# WHAT IS BEING ASKED
Quote only the lines from the line containing "# Base plug: closes" to the line containing "cad_parts[node].hide_render = cad_parts[node].hide_viewport", with both of those lines included, please, exactly as written.

# DATASET EXCERPT

****

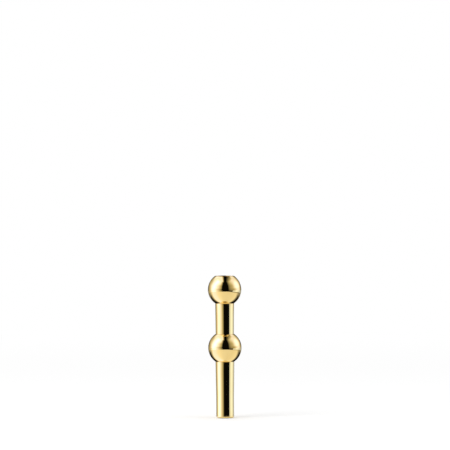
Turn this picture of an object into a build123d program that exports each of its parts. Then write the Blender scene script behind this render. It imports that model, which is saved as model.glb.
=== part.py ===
from build123d import *
import os
from math import sqrt

# Slim polished brass vase for a few thin stems: two turned balls on a gently tapered tube.
# It stands on its foot, and the plain lower end of the stem also plugs into a holder's cup.
# The tubes carry soldered bushes whose threaded spigots screw into the balls, so that it comes
# apart for cleaning, and rubber rings keep the water in.
# Millimetres, +Z up, origin where the axis meets the foot's underside.

# Balls: how far they stand out past the tube's widest end, and the plain web inside the lower one
BALL_SHOULDER = 5.25
BALL_WEB = 3.0

# Mouth: a plain socket bored in the top of the upper ball
MOUTH_RADIUS = 6.55
MOUTH_LIP = 0.38
MOUTH_DEPTH = 11.3
MOUTH_CHAMFER = 0.15

# Tubes: the lengths that show outside the balls, the plain plug at the foot and the tapers
NECK_SHOWN = 22.1
STEM_SHOWN = 40.6
LET_IN = 1.5
PLUG_RADIUS = 6.375
PLUG_LENGTH = 16.0
STEM_FLARE = 0.375
NECK_TAPER = 0.2
FOOT_WALL = 0.875
EDGE_BREAK = 0.12

# Bushes, with a fine metric thread of 60 degrees on their spigots
BUSH_LENGTH = 8.0
BUSH_WALL = 0.7
LEAD_IN = 0.4
THREAD_PITCH = 0.75
THREAD_RELIEF = 0.06
thread_depth_share = 0.5413
thread_flat_share = 0.125

# Rubber rings: the cord they are cut from, and how they are squeezed in their pockets
SEAL_SECTION = 1.0
seal_squeeze_share = 0.2
seal_room_share = 1.1
seal_corner_share = 0.45

# Plug that closes the foot
FOOT_EDGE = 1.1
FOOT_LAND = 0.5
FOOT_PLUG_HEIGHT = 5.0
FOOT_GROOVE_START = 1.6

# Clearances, each on the radius or on one side, and the overrun of every cut
TUBE_CLEARANCE = 0.03
SOLDER_GAP = 0.03
THREAD_CLEARANCE = 0.06
SEAL_GAP = 0.02
END_GAP = 0.2
OVERRUN = 1.0

# Radii that follow from these
bore_radius = PLUG_RADIUS - FOOT_WALL
tube_top_radius = PLUG_RADIUS + STEM_FLARE
neck_foot_radius = tube_top_radius - NECK_TAPER
ball_radius = tube_top_radius + BALL_SHOULDER
thread_depth = THREAD_PITCH * thread_depth_share
spigot_crest = bore_radius - SOLDER_GAP
spigot_root = spigot_crest - thread_depth
hole_root = spigot_crest + THREAD_CLEARANCE
hole_crest = hole_root - thread_depth
relief_radius = spigot_root - THREAD_RELIEF
bush_bore_radius = relief_radius - BUSH_WALL
pocket_depth = SEAL_SECTION * (1 - seal_squeeze_share)
pocket_width = SEAL_SECTION * seal_room_share
pocket_radius = relief_radius + pocket_width


def rim_offset(radius):
    """Height between a ball's centre and the circle of this radius on its surface."""
    return sqrt(ball_radius**2 - radius**2)


# Heights, built up from the foot
foot_flange = FOOT_EDGE + FOOT_LAND
lower_centre = STEM_SHOWN + rim_offset(tube_top_radius + TUBE_CLEARANCE)
neck_bottom = lower_centre + rim_offset(neck_foot_radius + TUBE_CLEARANCE)
neck_top = neck_bottom + NECK_SHOWN
upper_centre = neck_top + rim_offset(tube_top_radius + TUBE_CLEARANCE)
mouth_height = upper_centre + rim_offset(MOUTH_RADIUS + MOUTH_LIP)
mouth_floor = mouth_height - MOUTH_DEPTH


class ScrewedJoint:
    """Where a tube's end meets a ball. Depths run from the seat into the ball, up or down."""

    def __init__(self, rim, up, tube_radius, ball_centre, end):
        self.up = up
        self.seat = rim + up * LET_IN
        self.tube_radius = tube_radius
        self.pole_depth = -LET_IN - ball_radius + abs(ball_centre - rim)
        self.end_depth = abs(end - self.seat)
        self.spigot_depth = self.end_depth - END_GAP
        self.turns = int((self.spigot_depth - pocket_depth - EDGE_BREAK) / THREAD_PITCH)

    def height(self, depth):
        return self.seat + self.up * depth

    def outline(self, points):
        """Points of radius and depth as points of radius and height."""
        return [(radius, self.height(depth)) for radius, depth in points]


stem_joint = ScrewedJoint(STEM_SHOWN, 1, tube_top_radius, lower_centre, lower_centre - BALL_WEB / 2)
neck_foot_joint = ScrewedJoint(neck_bottom, -1, neck_foot_radius, lower_centre, lower_centre + BALL_WEB / 2)
neck_head_joint = ScrewedJoint(neck_top, 1, tube_top_radius, upper_centre, mouth_floor)


def thread_points(joint, crest, root):
    """Radius and depth along the thread, turn by turn, from the seal's pocket inwards."""
    flat = THREAD_PITCH * thread_flat_share
    flank = (THREAD_PITCH - 3 * flat) / 2
    points = []
    for turn in range(joint.turns):
        start = pocket_depth + turn * THREAD_PITCH
        points.append((root, start + flat))
        points.append((crest, start + flat + flank))
        points.append((crest, start + 2 * flat + flank))
        points.append((root, start + 2 * flat + 2 * flank))
    return points


def section_of(points):
    """A closed outline of radius and height, as a section to turn about the axis."""
    with BuildSketch(Plane.XZ) as section:
        with BuildLine():
            Polyline(*points, close=True)
        make_face()
    return section.sketch


def cut_joint(joint):
    """Cut a tube's counterbore, the seal's pocket and the threaded hole into the ball."""
    counterbore = joint.tube_radius + TUBE_CLEARANCE
    points = [
        (0, joint.pole_depth - OVERRUN),
        (counterbore, joint.pole_depth - OVERRUN),
        (counterbore, 0),
        (pocket_radius, 0),
        (pocket_radius, pocket_depth),
        (hole_crest, pocket_depth),
    ]
    # The hole's thread is the spigot's, moved out by the clearance, so the two interlock
    points += thread_points(joint, hole_root, hole_crest)
    points += [(hole_crest, joint.end_depth + END_GAP), (0, joint.end_depth + END_GAP)]
    revolve(section_of(joint.outline(points)), axis=Axis.Z, mode=Mode.SUBTRACT)


def bush_outline(joint):
    """Bush: a smooth end soldered in the tube, a relief that carries the seal and a threaded spigot."""
    points = [
        (bush_bore_radius + LEAD_IN, -BUSH_LENGTH),
        (spigot_crest - EDGE_BREAK, -BUSH_LENGTH),
        (spigot_crest, EDGE_BREAK - BUSH_LENGTH),
        (spigot_crest, 0),
        (relief_radius, 0),
        (relief_radius, pocket_depth),
        (spigot_root, pocket_depth),
    ]
    points += thread_points(joint, spigot_crest, spigot_root)
    points += [
        (spigot_root, joint.spigot_depth - EDGE_BREAK),
        (spigot_root - EDGE_BREAK, joint.spigot_depth),
        (bush_bore_radius + LEAD_IN, joint.spigot_depth),
        (bush_bore_radius, joint.spigot_depth - LEAD_IN),
        (bush_bore_radius, LEAD_IN - BUSH_LENGTH),
    ]
    return joint.outline(points)


def seal_section(inner_radius, low, width, height):
    """A squeezed rubber ring's section, a little clear of the pocket's walls all round."""
    drawn_width = width - 2 * SEAL_GAP
    drawn_height = height - 2 * SEAL_GAP
    corner = min(drawn_width, drawn_height) * seal_corner_share
    with BuildSketch(Plane.XZ) as section:
        with Locations((inner_radius + width / 2, low + height / 2)):
            RectangleRounded(drawn_width, drawn_height, corner)
    return section.sketch


def finish(piece, name):
    piece.part.label = name
    export_step(piece.part, "parts/" + name + ".step")


# Upper ball: a turned ball, faced off at the mouth and bored with the plain socket from above.
# The neck screws in from below.
with BuildPart() as upper_ball:
    with Locations((0, 0, upper_centre)):
        Sphere(ball_radius)
    split(bisect_by=Plane.XY.offset(mouth_height), keep=Keep.BOTTOM)
    revolve(
        section_of(
            [
                (0, mouth_floor),
                (MOUTH_RADIUS, mouth_floor),
                (MOUTH_RADIUS, mouth_height - MOUTH_CHAMFER),
                (MOUTH_RADIUS + MOUTH_CHAMFER, mouth_height),
                (MOUTH_RADIUS + MOUTH_CHAMFER, mouth_height + OVERRUN),
                (0, mouth_height + OVERRUN),
            ]
        ),
        axis=Axis.Z,
        mode=Mode.SUBTRACT,
    )
    cut_joint(neck_head_joint)
finish(upper_ball, "upper_ball")

# Lower ball: threaded from both sides, with a plain web of the tapping size between
with BuildPart() as lower_ball:
    with Locations((0, 0, lower_centre)):
        Sphere(ball_radius)
        Cylinder(hole_crest, BALL_WEB + 2 * END_GAP, mode=Mode.SUBTRACT)
    cut_joint(stem_joint)
    cut_joint(neck_foot_joint)
finish(lower_ball, "lower_ball")

# Neck tube: tapers down to the lower ball, with short straight ends let into both balls
with BuildPart() as neck_tube:
    with BuildSketch(Plane.XZ):
        with BuildLine():
            Polyline(
                (bore_radius, neck_foot_joint.seat),
                (neck_foot_radius - EDGE_BREAK, neck_foot_joint.seat),
                (neck_foot_radius, neck_foot_joint.seat + EDGE_BREAK),
                (neck_foot_radius, neck_bottom),
                (tube_top_radius, neck_top),
                (tube_top_radius, neck_head_joint.seat - EDGE_BREAK),
                (tube_top_radius - EDGE_BREAK, neck_head_joint.seat),
                (bore_radius, neck_head_joint.seat),
                close=True,
            )
        make_face()
    revolve(axis=Axis.Z)
finish(neck_tube, "neck_tube")

# Stem tube: a straight plug at the foot, then a taper up to the lower ball
with BuildPart() as stem_tube:
    with BuildSketch(Plane.XZ):
        with BuildLine():
            Polyline(
                (bore_radius, foot_flange),
                (PLUG_RADIUS, foot_flange),
                (PLUG_RADIUS, PLUG_LENGTH),
                (tube_top_radius, STEM_SHOWN),
                (tube_top_radius, stem_joint.seat - EDGE_BREAK),
                (tube_top_radius - EDGE_BREAK, stem_joint.seat),
                (bore_radius, stem_joint.seat),
                close=True,
            )
        make_face()
    revolve(axis=Axis.Z)
finish(stem_tube, "stem_tube")

# Bushes and rubber rings of the three screwed joints
joints = {
    "neck_top": neck_head_joint,
    "neck_bottom": neck_foot_joint,
    "stem_top": stem_joint,
}
for place, joint in joints.items():
    with BuildPart() as bush:
        revolve(section_of(bush_outline(joint)), axis=Axis.Z)
    finish(bush, place + "_bush")

    seal_low = min(joint.seat, joint.height(pocket_depth))
    with BuildPart() as seal:
        revolve(seal_section(relief_radius, seal_low, pocket_width, pocket_depth), axis=Axis.Z)
    finish(seal, place + "_seal")

# Base plug: closes the stem's foot, with a rounded edge and a groove for its own rubber ring
groove_low = foot_flange + FOOT_GROOVE_START
groove_high = groove_low + pocket_width
groove_radius = bore_radius - pocket_depth
with BuildPart() as base_plug:
    with BuildSketch(Plane.XZ):
        with BuildLine():
            Polyline(
                (0, 0),
                (PLUG_RADIUS, 0),
                (PLUG_RADIUS, foot_flange),
                (spigot_crest, foot_flange),
                (spigot_crest, groove_low),
                (groove_radius, groove_low),
                (groove_radius, groove_high),
                (spigot_crest, groove_high),
                (spigot_crest, foot_flange + FOOT_PLUG_HEIGHT - EDGE_BREAK),
                (spigot_crest - EDGE_BREAK, foot_flange + FOOT_PLUG_HEIGHT),
                (0, foot_flange + FOOT_PLUG_HEIGHT),
                close=True,
            )
        make_face()
    revolve(axis=Axis.Z)
    fillet(base_plug.faces().sort_by(Axis.Z)[0].edges(), FOOT_EDGE)
finish(base_plug, "base_plug")

with BuildPart() as base_seal:
    revolve(seal_section(groove_radius, groove_low, pocket_depth, pocket_width), axis=Axis.Z)
finish(base_seal, "base_seal")
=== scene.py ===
from math import atan2, ceil, cos, pi, radians, sin, sqrt, tan

import bpy
from mathutils import Matrix, Vector


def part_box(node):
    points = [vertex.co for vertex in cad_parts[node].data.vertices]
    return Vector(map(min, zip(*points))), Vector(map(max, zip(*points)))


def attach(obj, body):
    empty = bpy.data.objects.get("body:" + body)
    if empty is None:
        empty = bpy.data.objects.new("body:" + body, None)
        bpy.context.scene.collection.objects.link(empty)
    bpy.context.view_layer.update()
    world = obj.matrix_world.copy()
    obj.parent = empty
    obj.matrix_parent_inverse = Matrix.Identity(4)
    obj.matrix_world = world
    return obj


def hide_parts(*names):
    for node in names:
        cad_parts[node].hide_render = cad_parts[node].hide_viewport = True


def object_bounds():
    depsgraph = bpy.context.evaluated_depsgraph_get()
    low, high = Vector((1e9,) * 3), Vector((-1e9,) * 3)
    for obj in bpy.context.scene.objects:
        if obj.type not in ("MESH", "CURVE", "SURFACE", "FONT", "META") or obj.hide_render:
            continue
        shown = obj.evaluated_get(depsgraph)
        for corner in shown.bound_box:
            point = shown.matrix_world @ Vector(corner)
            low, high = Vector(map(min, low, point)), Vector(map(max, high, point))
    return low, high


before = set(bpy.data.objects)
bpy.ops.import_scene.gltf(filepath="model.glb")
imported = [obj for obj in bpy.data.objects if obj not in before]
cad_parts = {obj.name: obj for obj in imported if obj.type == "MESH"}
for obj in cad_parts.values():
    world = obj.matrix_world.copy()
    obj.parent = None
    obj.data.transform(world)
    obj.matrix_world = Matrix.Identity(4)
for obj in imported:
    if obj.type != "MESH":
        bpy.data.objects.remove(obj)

cad_low, cad_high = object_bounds()


# Camera. A long lens, almost level with the vase, which stands as low in the picture as it does in
# the photograph. It looks down a little, and it rolls by the slight lean that the vase has there.
PICTURE_PIXELS = 450.0
METRES_PER_PIXEL = 0.00072
CAMERA_LENS = 400.0
CAMERA_SENSOR = 36.0
CAMERA_TILT = radians(2.5)
CAMERA_ROLL = radians(-0.29)
CAMERA_FAR = 100.0
MOUTH_PIXEL_X = 224.5
MOUTH_PIXEL_Y = 276.06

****

# EXERCISE SOLUTION
# Base plug: closes the stem's foot, with a rounded edge and a groove for its own rubber ring
groove_low = foot_flange + FOOT_GROOVE_START
groove_high = groove_low + pocket_width
groove_radius = bore_radius - pocket_depth
with BuildPart() as base_plug:
    with BuildSketch(Plane.XZ):
        with BuildLine():
            Polyline(
                (0, 0),
                (PLUG_RADIUS, 0),
                (PLUG_RADIUS, foot_flange),
                (spigot_crest, foot_flange),
                (spigot_crest, groove_low),
                (groove_radius, groove_low),
                (groove_radius, groove_high),
                (spigot_crest, groove_high),
                (spigot_crest, foot_flange + FOOT_PLUG_HEIGHT - EDGE_BREAK),
                (spigot_crest - EDGE_BREAK, foot_flange + FOOT_PLUG_HEIGHT),
                (0, foot_flange + FOOT_PLUG_HEIGHT),
                close=True,
            )
        make_face()
    revolve(axis=Axis.Z)
    fillet(base_plug.faces().sort_by(Axis.Z)[0].edges(), FOOT_EDGE)
finish(base_plug, "base_plug")

with BuildPart() as base_seal:
    revolve(seal_section(groove_radius, groove_low, pocket_depth, pocket_width), axis=Axis.Z)
finish(base_seal, "base_seal")
=== scene.py ===
from math import atan2, ceil, cos, pi, radians, sin, sqrt, tan

import bpy
from mathutils import Matrix, Vector


def part_box(node):
    points = [vertex.co for vertex in cad_parts[node].data.vertices]
    return Vector(map(min, zip(*points))), Vector(map(max, zip(*points)))


def attach(obj, body):
    empty = bpy.data.objects.get("body:" + body)
    if empty is None:
        empty = bpy.data.objects.new("body:" + body, None)
        bpy.context.scene.collection.objects.link(empty)
    bpy.context.view_layer.update()
    world = obj.matrix_world.copy()
    obj.parent = empty
    obj.matrix_parent_inverse = Matrix.Identity(4)
    obj.matrix_world = world
    return obj


def hide_parts(*names):
    for node in names:
        cad_parts[node].hide_render = cad_parts[node].hide_viewport = True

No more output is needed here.